А.К.: Отчего же нет, мог и Гиллеспи…
Е.П.: Вот, и Вася рассказывал: пришел он как-то в это заведение, а там всё как обычно, только великий Гиллеспи играет. Как на пластинке… Я был очарован этим рассказом, посидели мы, послушали музыку, потом поехали, и Васю мент американский оштрафовал. Вернее, хотел оштрафовать, но не оштрафовал. Он проехал на желтый свет, и мент ему говорит: «На желтый проехали, сэр». Вася: «Ну, проехал, что ж делать…» – «Пивком пахнет, – говорит мент, – где пили?» Ну, Вася говорит – мол, там-то, и называет эту джазовую пивную. «Джаз любите?» – говорит ему мент и отпускает, представляешь?
А.К.: Ничего себе, это в законопослушной Америке! А вообще отношение Васи к джазу – это отношение очень многих наших людей его и чуть более молодого поколения. Ну, его и моего поколения. Это отношение, во-первых, протестное, то есть джаз как символ протеста против советской системы, поскольку система не принимала джаз; во-вторых, это музыка, которая при всем том примиряла с жизнью, с жизнью вообще, очень жизнелюбивая музыка… Но и то и другое – это живет в душе, пока душа еще молодая, пока она еще гуляет. А дальше, когда уже гуляние кончилось, когда уже все всерьез, когда душа уже к встрече с Господом готовится, тогда от этого отходишь… Вот Вася и полюбил симфоническую музыку.
Е.П.: Тем не менее он продолжает все-таки быть в джазовом космосе. Ну, дружить с Козловым, например…
А.К.: О нет, они просто дружили сорок лет – естественно, и продолжали дружить. Впрочем, мы с Васей однажды вместе ходили слушать Козлова в клуб, где он постоянно играл, провели прекрасный вечер…
Е.П.: Ты знаешь, мне пришла вот какая мысль сейчас: ведь во всем XX веке, кроме Аксенова, немного было в литературе таких певцов джаза.
А.К.: А Керуак?
Е.П.: Керуак… Керуак уже битник, всё уже, это уже к року ближе…
А.К.: Да у него рассказ прямо так называется – «Ночь бибопа»!

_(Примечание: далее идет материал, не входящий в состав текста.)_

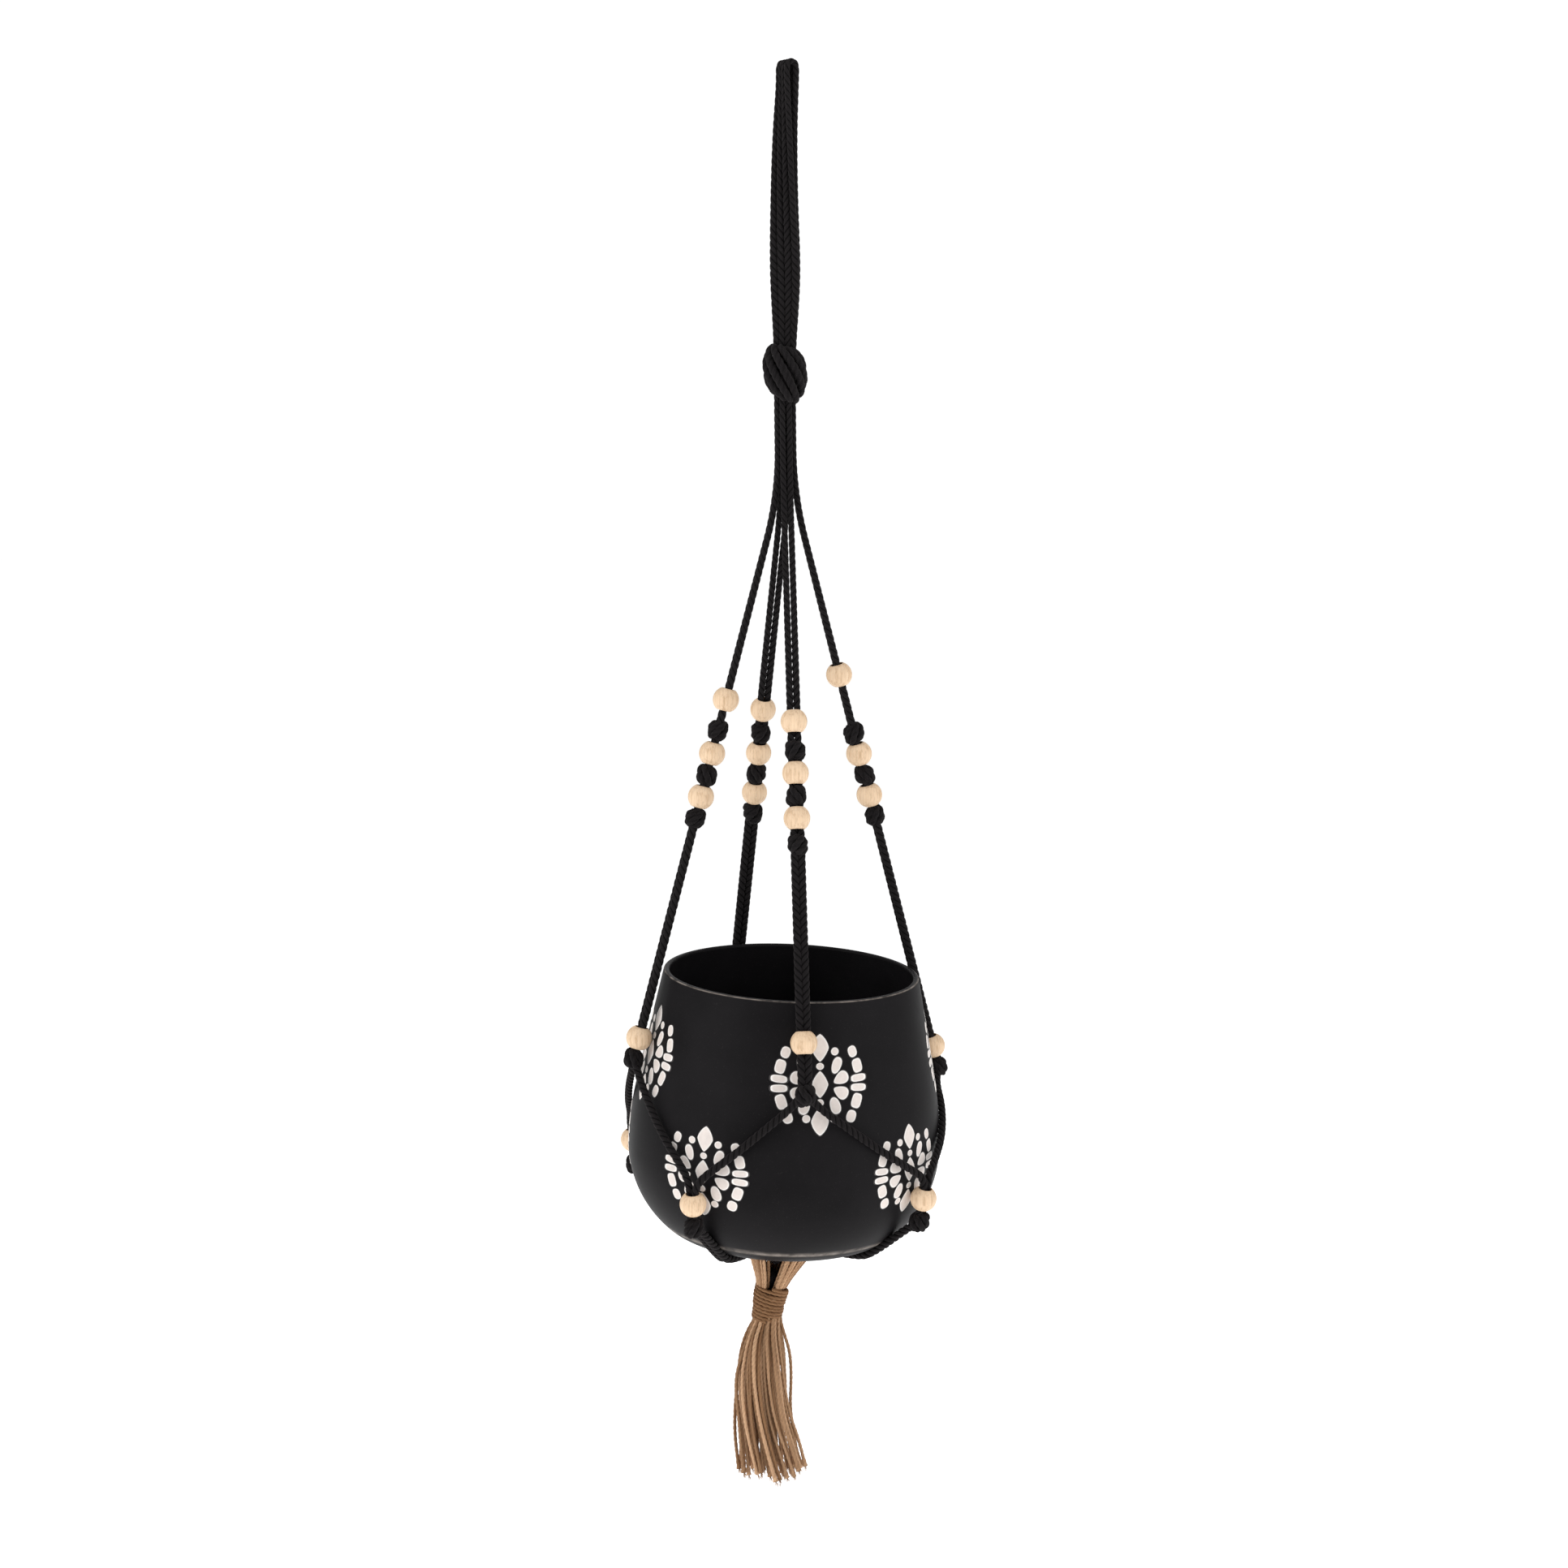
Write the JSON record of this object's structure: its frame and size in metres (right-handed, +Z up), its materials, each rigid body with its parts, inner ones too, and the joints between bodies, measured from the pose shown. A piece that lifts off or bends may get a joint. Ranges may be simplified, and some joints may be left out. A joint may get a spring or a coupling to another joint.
{
  "type": "hanging macrame planter",
  "caption": "Black cotton-cord macrame hanger with wooden beads and overhand knots, cradling a round-bellied ceramic pot with inlaid medallions above a jute tassel.",
  "frame": {"origin": "where a hook bears inside the top of the hanging loop", "axes": "+Z up along the hanging line, -Y the front of the planter, +X its right"},
  "size_m": [0.1953, 0.1968, 0.8256],
  "materials": {
    "black_cotton": "twisted matte cotton cord",
    "natural_wood": "sanded raw wood",
    "black_ceramic": "matte black with pale inlay",
    "jute": "two-ply jute yarn"
  },
  "bodies": {
    "hanger": {"cord_left": "black_cotton", "cord_middle_left": "black_cotton", "cord_middle_right": "black_cotton", "cord_right": "black_cotton", "main_knot": "black_cotton", "left_knot_1": "black_cotton", "left_knot_2": "black_cotton", "left_knot_3": "black_cotton", "left_rim_knot": "black_cotton", "front_knot_1": "black_cotton", "front_knot_2": "black_cotton", "front_knot_3": "black_cotton", "front_rim_knot": "black_cotton", "right_knot_1": "black_cotton", "right_knot_2": "black_cotton", "right_knot_3": "black_cotton", "right_rim_knot": "black_cotton", "back_knot_1": "black_cotton", "back_knot_2": "black_cotton", "back_knot_3": "black_cotton", "back_rim_knot": "black_cotton", "front_left_low_knot": "black_cotton", "front_right_low_knot": "black_cotton", "back_right_low_knot": "black_cotton", "back_left_low_knot": "black_cotton", "tassel_head": "jute"},
    "pot": {"pot": "black_ceramic"},
    "left_bead_1_body": {"left_bead_1": "natural_wood"},
    "left_bead_2_body": {"left_bead_2": "natural_wood"},
    "left_bead_3_body": {"left_bead_3": "natural_wood"},
    "left_rim_bead_body": {"left_rim_bead": "natural_wood"},
    "front_bead_1_body": {"front_bead_1": "natural_wood"},
    "front_bead_2_body": {"front_bead_2": "natural_wood"},
    "front_bead_3_body": {"front_bead_3": "natural_wood"},
    "front_rim_bead_body": {"front_rim_bead": "natural_wood"},
    "right_bead_1_body": {"right_bead_1": "natural_wood"},
    "right_bead_2_body": {"right_bead_2": "natural_wood"},
    "right_bead_3_body": {"right_bead_3": "natural_wood"},
    "right_rim_bead_body": {"right_rim_bead": "natural_wood"},
    "back_bead_1_body": {"back_bead_1": "natural_wood"},
    "back_bead_2_body": {"back_bead_2": "natural_wood"},
    "back_bead_3_body": {"back_bead_3": "natural_wood"},
    "back_rim_bead_body": {"back_rim_bead": "natural_wood"},
    "front_left_low_bead_body": {"front_left_low_bead": "natural_wood"},
    "front_right_low_bead_body": {"front_right_low_bead": "natural_wood"},
    "back_right_low_bead_body": {"back_right_low_bead": "natural_wood"},
    "back_left_low_bead_body": {"back_left_low_bead": "natural_wood"},
    "tassel_pivot": {"base_knot": "black_cotton"},
    "tassel": {"tassel_wrap": "jute", "tassel_skirt": "jute", "cord_ends": "black_cotton"}
  },
  "joints": [
    {"name": "pot_turn", "type": "hinge", "parent": "hanger", "child": "pot", "pos_m": [0.0024, 0, -0.514], "axis": [0.0418, -0.0244, 0.9988], "continuous": true},
    {"name": "left_bead_1_slide", "type": "slide", "parent": "hanger", "child": "left_bead_1_body", "axis": [0.2496, 0.0775, 0.9652], "range_m": [-0.0057, 0.06]},
    {"name": "left_bead_2_spin", "type": "hinge", "parent": "hanger", "child": "left_bead_2_body", "pos_m": [-0.04293, -0.0123, -0.3846], "axis": [0.2496, 0.0775, 0.9652], "continuous": true},
    {"name": "left_bead_3_spin", "type": "hinge", "parent": "hanger", "child": "left_bead_3_body", "pos_m": [-0.04931, -0.01429, -0.4093], "axis": [0.2496, 0.0775, 0.9652], "continuous": true},
    {"name": "left_rim_bead_slide", "type": "slide", "parent": "hanger", "child": "left_rim_bead_body", "axis": [0.2496, 0.0775, 0.9652], "range_m": [0, 0.006]},
    {"name": "front_bead_1_slide", "type": "slide", "parent": "hanger", "child": "front_bead_1_body", "axis": [-0.0301, 0.263, 0.9643], "range_m": [-0.0042, 0.06]},
    {"name": "front_bead_2_spin", "type": "hinge", "parent": "hanger", "child": "front_bead_2_body", "pos_m": [0.00454, -0.04611, -0.3912], "axis": [-0.0301, 0.263, 0.9643], "continuous": true},
    {"name": "front_bead_3_spin", "type": "hinge", "parent": "hanger", "child": "front_bead_3_body", "pos_m": [0.00531, -0.0528, -0.4157], "axis": [-0.0301, 0.263, 0.9643], "continuous": true},
    {"name": "front_rim_bead_slide", "type": "slide", "parent": "hanger", "child": "front_rim_bead_body", "axis": [-0.0301, 0.263, 0.9643], "range_m": [-0.0165, 0.004]},
    {"name": "right_bead_1_slide", "type": "slide", "parent": "hanger", "child": "right_bead_1_body", "axis": [-0.2432, -0.1016, 0.9646], "range_m": [-0.0233, 0.06]},
    {"name": "right_bead_2_spin", "type": "hinge", "parent": "hanger", "child": "right_bead_2_body", "pos_m": [0.04158, 0.01639, -0.3886], "axis": [-0.2432, -0.1016, 0.9646], "continuous": true},
    {"name": "right_bead_3_spin", "type": "hinge", "parent": "hanger", "child": "right_bead_3_body", "pos_m": [0.04776, 0.01897, -0.4131], "axis": [-0.2432, -0.1016, 0.9646], "continuous": true},
    {"name": "right_rim_bead_slide", "type": "slide", "parent": "hanger", "child": "right_rim_bead_body", "axis": [-0.2432, -0.1016, 0.9646], "range_m": [0, 0.006]},
    {"name": "back_bead_1_slide", "type": "slide", "parent": "hanger", "child": "back_bead_1_body", "axis": [0.098, -0.2481, 0.9638], "range_m": [-0.0025, 0.06]},
    {"name": "back_bead_2_spin", "type": "hinge", "parent": "hanger", "child": "back_bead_2_body", "pos_m": [-0.01688, 0.04391, -0.3918], "axis": [0.098, -0.2481, 0.9638], "continuous": true},
    {"name": "back_bead_3_spin", "type": "hinge", "parent": "hanger", "child": "back_bead_3_body", "pos_m": [-0.01937, 0.05022, -0.4163], "axis": [0.098, -0.2481, 0.9638], "continuous": true},
    {"name": "back_rim_bead_slide", "type": "slide", "parent": "hanger", "child": "back_rim_bead_body", "axis": [0.098, -0.2481, 0.9638], "range_m": [0, 0.006]},
    {"name": "front_left_low_bead_spin", "type": "hinge", "parent": "hanger", "child": "front_left_low_bead_body", "pos_m": [-0.05281, -0.08089, -0.6298], "axis": [-0.0303, -0.1434, 0.9892], "continuous": true},
    {"name": "front_right_low_bead_spin", "type": "hinge", "parent": "hanger", "child": "front_right_low_bead_body", "pos_m": [0.07745, -0.05319, -0.63458], "axis": [0.1552, -0.104, 0.9824], "continuous": true},
    {"name": "back_right_low_bead_spin", "type": "hinge", "parent": "hanger", "child": "back_right_low_bead_body", "pos_m": [0.04195, 0.08986, -0.6296], "axis": [0.1047, 0.0998, 0.9895], "continuous": true},
    {"name": "back_left_low_bead_spin", "type": "hinge", "parent": "hanger", "child": "back_left_low_bead_body", "pos_m": [-0.09227, 0.04099, -0.62517], "axis": [-0.0865, 0.0302, 0.9958], "continuous": true},
    {"name": "tassel_swing_front", "type": "hinge", "parent": "hanger", "child": "tassel_pivot", "pos_m": [-0.0103, 0.0032, -0.6985], "axis": [1, 0, 0], "range_deg": [-18, 18]},
    {"name": "tassel_swing_side", "type": "hinge", "parent": "tassel_pivot", "child": "tassel", "pos_m": [-0.0103, 0.0032, -0.6985], "axis": [0, 1, 0], "range_deg": [-18, 18]}
  ]
}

Е.П.: Ну, и король был в этом – Скотт Фицджеральд…
А.К.: Еще Кортасар. Его рассказ «Преследователь» о Чарли Паркере… И вообще он джазовым критиком был… Конечно, Борис Виан, он и сам на трубе играл… Пожалуй – все. И Аксенов в этом ряду, единственный русский писатель.
Е.П.: Так что получается – Аксенов ввел джаз в русскую литературу. Например, через роман «Ожог».

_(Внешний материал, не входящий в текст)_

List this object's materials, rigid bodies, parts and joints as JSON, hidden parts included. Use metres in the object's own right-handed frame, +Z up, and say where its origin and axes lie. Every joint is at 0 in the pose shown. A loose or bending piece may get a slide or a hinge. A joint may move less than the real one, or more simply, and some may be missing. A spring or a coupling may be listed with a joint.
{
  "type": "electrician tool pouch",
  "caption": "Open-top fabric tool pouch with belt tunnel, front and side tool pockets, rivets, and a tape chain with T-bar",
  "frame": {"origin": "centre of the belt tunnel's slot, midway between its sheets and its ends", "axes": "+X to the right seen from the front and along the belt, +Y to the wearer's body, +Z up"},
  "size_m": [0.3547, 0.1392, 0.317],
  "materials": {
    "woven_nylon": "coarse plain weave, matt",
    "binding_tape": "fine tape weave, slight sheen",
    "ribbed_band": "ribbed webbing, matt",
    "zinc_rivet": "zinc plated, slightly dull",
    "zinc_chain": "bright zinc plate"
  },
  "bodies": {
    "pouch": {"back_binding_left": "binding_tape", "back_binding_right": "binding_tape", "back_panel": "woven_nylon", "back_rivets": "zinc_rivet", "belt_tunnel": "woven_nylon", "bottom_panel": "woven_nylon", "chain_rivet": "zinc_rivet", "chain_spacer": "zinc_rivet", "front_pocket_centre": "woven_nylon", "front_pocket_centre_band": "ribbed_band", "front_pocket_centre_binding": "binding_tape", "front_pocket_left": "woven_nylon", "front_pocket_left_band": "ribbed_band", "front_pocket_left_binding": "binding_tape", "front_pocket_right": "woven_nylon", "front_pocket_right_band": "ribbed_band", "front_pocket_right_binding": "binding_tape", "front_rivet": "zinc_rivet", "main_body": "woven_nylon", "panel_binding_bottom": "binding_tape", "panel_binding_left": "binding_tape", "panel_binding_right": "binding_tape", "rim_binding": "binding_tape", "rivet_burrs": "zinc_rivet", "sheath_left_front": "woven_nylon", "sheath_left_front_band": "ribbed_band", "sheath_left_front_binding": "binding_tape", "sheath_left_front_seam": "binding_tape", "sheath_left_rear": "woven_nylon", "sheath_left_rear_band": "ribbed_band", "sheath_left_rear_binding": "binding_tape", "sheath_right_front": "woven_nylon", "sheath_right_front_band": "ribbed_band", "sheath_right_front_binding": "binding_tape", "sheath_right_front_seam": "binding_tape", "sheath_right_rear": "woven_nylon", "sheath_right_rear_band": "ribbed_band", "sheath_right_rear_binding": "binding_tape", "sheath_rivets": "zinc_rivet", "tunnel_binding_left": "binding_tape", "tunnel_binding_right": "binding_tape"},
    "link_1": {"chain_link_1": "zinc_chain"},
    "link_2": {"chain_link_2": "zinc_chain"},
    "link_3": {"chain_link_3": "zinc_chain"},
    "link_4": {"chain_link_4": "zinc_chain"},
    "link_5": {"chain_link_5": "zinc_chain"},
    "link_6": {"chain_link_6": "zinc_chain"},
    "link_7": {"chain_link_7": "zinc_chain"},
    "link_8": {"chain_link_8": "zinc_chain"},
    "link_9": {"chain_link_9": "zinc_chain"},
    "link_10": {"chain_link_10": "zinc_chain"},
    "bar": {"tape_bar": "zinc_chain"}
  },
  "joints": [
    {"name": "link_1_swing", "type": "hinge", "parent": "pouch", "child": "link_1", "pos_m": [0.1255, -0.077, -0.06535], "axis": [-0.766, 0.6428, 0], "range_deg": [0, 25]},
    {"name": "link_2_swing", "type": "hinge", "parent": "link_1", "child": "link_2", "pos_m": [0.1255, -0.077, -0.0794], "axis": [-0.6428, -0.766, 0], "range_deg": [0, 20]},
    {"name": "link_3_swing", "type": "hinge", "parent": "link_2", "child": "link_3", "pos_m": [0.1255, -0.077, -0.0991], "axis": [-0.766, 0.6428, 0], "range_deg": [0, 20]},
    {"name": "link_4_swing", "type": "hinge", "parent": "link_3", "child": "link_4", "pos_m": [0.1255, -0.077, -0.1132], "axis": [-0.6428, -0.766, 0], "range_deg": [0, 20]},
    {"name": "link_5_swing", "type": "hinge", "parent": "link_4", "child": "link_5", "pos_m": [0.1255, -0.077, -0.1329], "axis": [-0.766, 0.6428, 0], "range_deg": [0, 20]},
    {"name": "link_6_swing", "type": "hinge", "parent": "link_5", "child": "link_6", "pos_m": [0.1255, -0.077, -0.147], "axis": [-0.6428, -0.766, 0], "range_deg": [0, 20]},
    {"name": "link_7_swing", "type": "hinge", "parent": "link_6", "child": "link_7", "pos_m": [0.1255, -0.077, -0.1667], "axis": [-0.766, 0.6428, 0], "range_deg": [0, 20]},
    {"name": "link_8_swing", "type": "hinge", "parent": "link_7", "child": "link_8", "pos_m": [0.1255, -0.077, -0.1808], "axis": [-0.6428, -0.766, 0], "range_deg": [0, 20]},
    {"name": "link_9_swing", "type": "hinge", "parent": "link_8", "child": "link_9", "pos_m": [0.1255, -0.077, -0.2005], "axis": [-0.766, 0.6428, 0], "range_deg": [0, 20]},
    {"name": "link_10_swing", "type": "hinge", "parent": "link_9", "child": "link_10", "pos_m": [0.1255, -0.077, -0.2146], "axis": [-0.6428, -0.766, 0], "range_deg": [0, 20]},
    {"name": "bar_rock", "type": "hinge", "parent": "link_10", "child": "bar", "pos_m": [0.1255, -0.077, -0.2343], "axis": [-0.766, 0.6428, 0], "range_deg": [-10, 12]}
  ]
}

А.К.: А в чем отличие его джазовой литературы от всякой другой, связанной с музыкой? В том, что есть литература о музыке, с музыкой как предметом изображения, а Вася писал джазовую литературу джазовым способом. У него именно джазовая литература, а не о джазе. У него джазовая проза, она звучит особым образом. Это очень существенно. Таких музыкальных, а не «о музыке писателей» вообще мало, не только в России – в России он точно один, – но таких писателей мало и где бы то ни было.

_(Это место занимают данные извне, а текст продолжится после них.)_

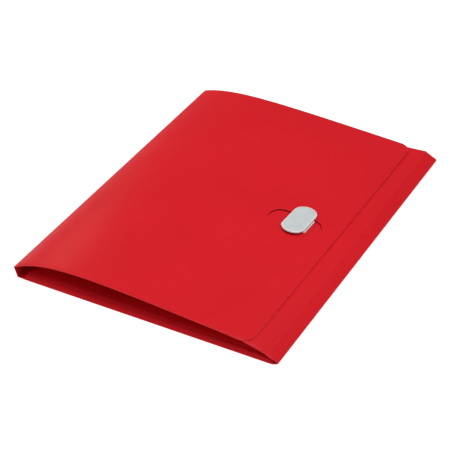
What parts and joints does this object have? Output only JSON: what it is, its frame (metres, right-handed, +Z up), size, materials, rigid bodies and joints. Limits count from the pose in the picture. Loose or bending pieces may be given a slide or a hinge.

Е.П.: Я не знаю, в английской литературе есть?.. По-моему, нет.
А.К.: И при том, что литература Аксенова интонационно джазовая, а не только и не столько даже по теме, при этом в жизни его джаз был существенной темой. Я же сто раз рассказывал, как мы с ним познакомились в очереди за билетами на джазовый концерт… И потом я его стал таскать на концерты. Звонил – вот, мол, интересный сейшн ожидается… И вот году в семьдесят восьмом… или девятом… собираемся мы с Васей ехать на большой концерт в рамках джазового московского фестиваля во Дворце культуры «Москворечье». Это Каширка…
Е.П.: Знаменитое место.
А.К.: Встречаемся же мы таким образом: мы с женою моей Эллой выходим из газеты «Гудок», где оба работали, а «Гудок» тогда помещался вблизи улицы Герцена, она же Большая Никитская, идем по улице Станкевича, проходим мимо храма Воскресения на Успенском Вражке, выходим к углу Центрального телеграфа… И там стоит автомобиль писателя Аксенова, ВАЗ-2104, универсал, и задние дверцы его не закрываются, поэтому связаны изнутри веревкой! И люди, которые сидят внутри, всю дорогу эту веревку должны держать и натягивать. То есть сзади натягивать веревку садятся моя жена и Васин сын Алеша, и вот в таком виде, с натянутой веревкой, мы едем долго, долго-долго до Дворца «Москворечье». Там приезжаем, завязываем изнутри веревку, кое-как вылезаем все… Вот пожалуйста, концерт не запомнился абсолютно, а такая чисто джазовая поездка – на всю жизнь… Идем во дворец, у входа толпа, все знакомые, такое джазовое братство фанатиков. Леша Баташев, Гера Бахчиев, близнецы Фридманы, Саша Петров, последний «штатник»… И в этом братстве присутствует такая фронда, вот примерно как «нас много, нас, может быть, четверо», а тут тоже… ну, сотни две на Москву… Да. Не помню, кто именно играл, это был какой-то день фестиваля, где играли одни авангардисты, и мы от этого сверхавангардного джаза с Васей офигели и вышли в буфет. И сидим там, пьем фруктовую воду…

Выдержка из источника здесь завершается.